Fifty years later, Norma Howieson’s sister, Moira Marshall, tells the Press what it’s like to never get any closure five decades on.
She said: “I’ve had my own children and I see cousins and friends with their siblings, and after all these years I still wonder what it would be like.
"I thought maybe my sister-in-law would help but she could never take the place of Norma.
“It’s just not the same as someone in the family dying because you just can’t get any closure. I just want people to remember her and know she will never be forgotten.
“She was the complete opposite to me! I talked a lot and she loved to read. There’s nothing to suggest that she was struggling, everything was normal.”
Norma, who was 22 and worked at the Phillips factory, never did turn up to her friends house to babysit. Instead, the following day police came to her family home to say they had found her bag and coat at the pier head in North Queensferry.
A six-month search began but police drew a blank.
Her sister, Moira, was 19 at the time, and she continued: “Norma had a Chinese boyfriend that worked as a waiter in Edinburgh. She never really spoke about him and I don’t even have any idea how long they were courting.
“My dad didn’t approve of him though, and although he never made a fuss, it was clear he wasn’t happy. This was different to her previous boyfriend who we all knew and were introduced to.
“Norma had worked in Edinburgh so maybe that’s how they met but I think she went off with the waiter. There’s no evidence of her leaving the country.

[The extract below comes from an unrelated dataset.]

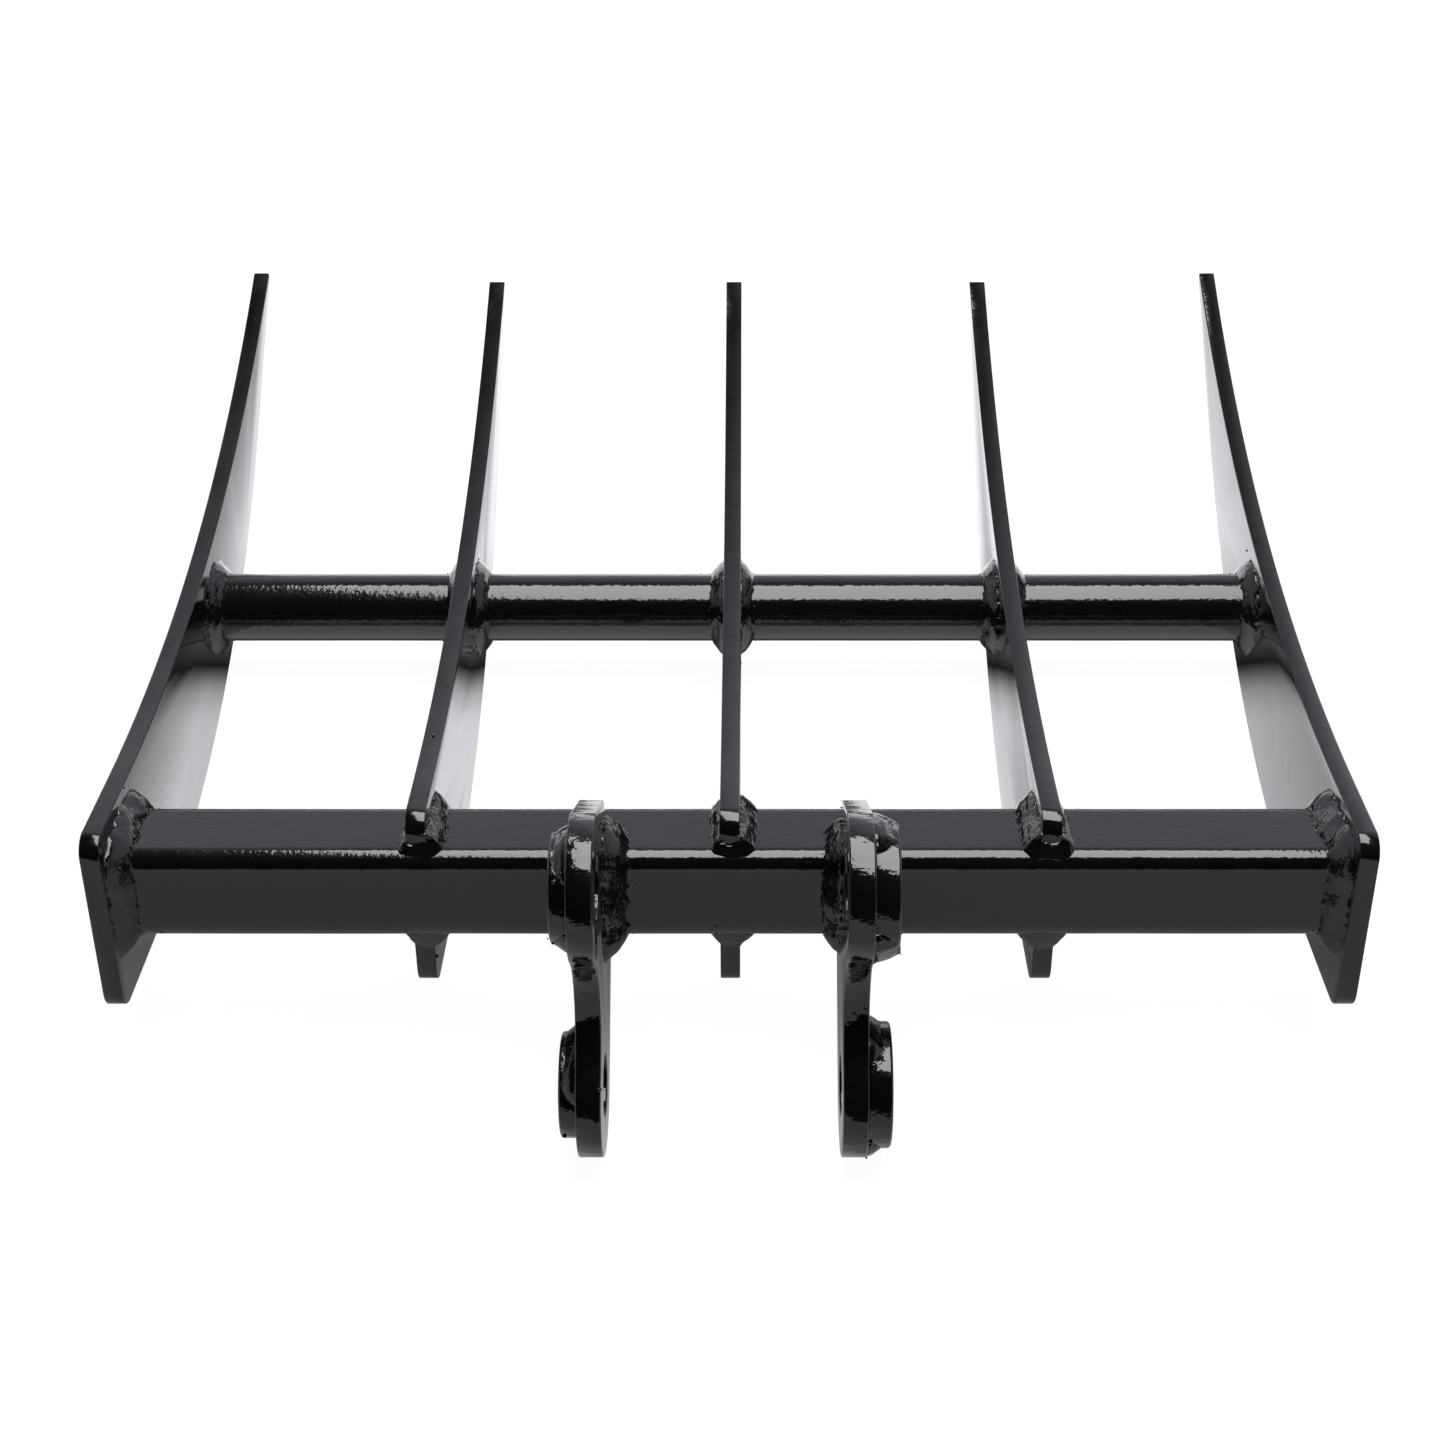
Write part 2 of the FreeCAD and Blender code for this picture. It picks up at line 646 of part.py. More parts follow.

“The last person to see her was an elderly lady, walking down Inverkeithing High Street. There was no public transport after 6pm, so she must have gone off in a car.”
Twenty years later, the investigation was re-opened after a local man said he knew who killed Norma and where she was. However, again no leads were made.
The family’s auntie, Jean, who emigrated to Australia, once received a series of strange calls asking if Norma was there but this is the only fresh development over the last 50 years.
Moira added: “My dad walked for miles along the coast to see if he could find a body but nothing was ever found.
“I had to watch my mum and dad go through the rest of their years knowing she was somewhere out there but the longer it went on, the harder it was.
"We had to move into another home a little while later and my parents basically made a room into a shrine for Norma.
“It took me a long time to make them realise she wouldn’t need all that stuff if she came back. There was always pictures around the house though and we never stopped speaking about her.
“Norma has always been at the back of my mind and as I get older it has come more to the forefront.
“My kids have missed out on having an auntie and after 50 years there’s still no closure.
“It’s impossible to get closure.”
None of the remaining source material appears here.